Danny Boyle knows how to tell a story full of humanity, and there’s no denying that fact. What he’s done with 127 Hours is take a fairly straightforward premise where, potentially, not very much could happen (he was trapped in one place for 5 days) and turned it into a study of humanity and the human mind, and how one man can fight against elements, overwhelming odds and even his own mental state to prevail and come out the other side still alive.

127 Hours is a great story, well told, and as such I’m giving it a huge 8 out of 10 for being a great start to a year of cinema!



  1. Wow really great description of the movie. Good point about the audience and the camera.

    • Thanks, I thought it should be mentioned as it was a very clever dynamic in the film. Added that extra factor of being part of the action rather than absorbing it, which made the film feel more real.

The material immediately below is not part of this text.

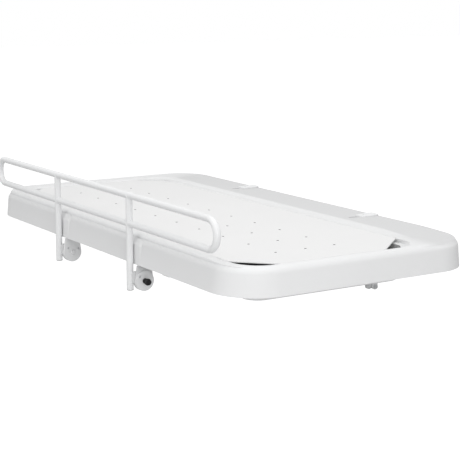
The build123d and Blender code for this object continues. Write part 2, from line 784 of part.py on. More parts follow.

  2. This was a great review, and I still wonder if he said thank you to the rock in real life and what happened to the footage he recorded. I hated hearing the bones snap! Eek!! The sound was amazing. It was a good movie to begin 2011 with, and good company 🙂

    • Well, apparently, Aron Ralston did actually record all the footage in the same way it happened in the film, and it is locked away in a bank vault somewhere and only friends and family are allowed to see it, but Danny Boyle and James Franco were allowed to watch it before they made the film. So I’m assuming that he either took it with him when he managed to get out or, if it was like the film, they went back for all his stuff later. I loved watching this film, and the company was brilliant too!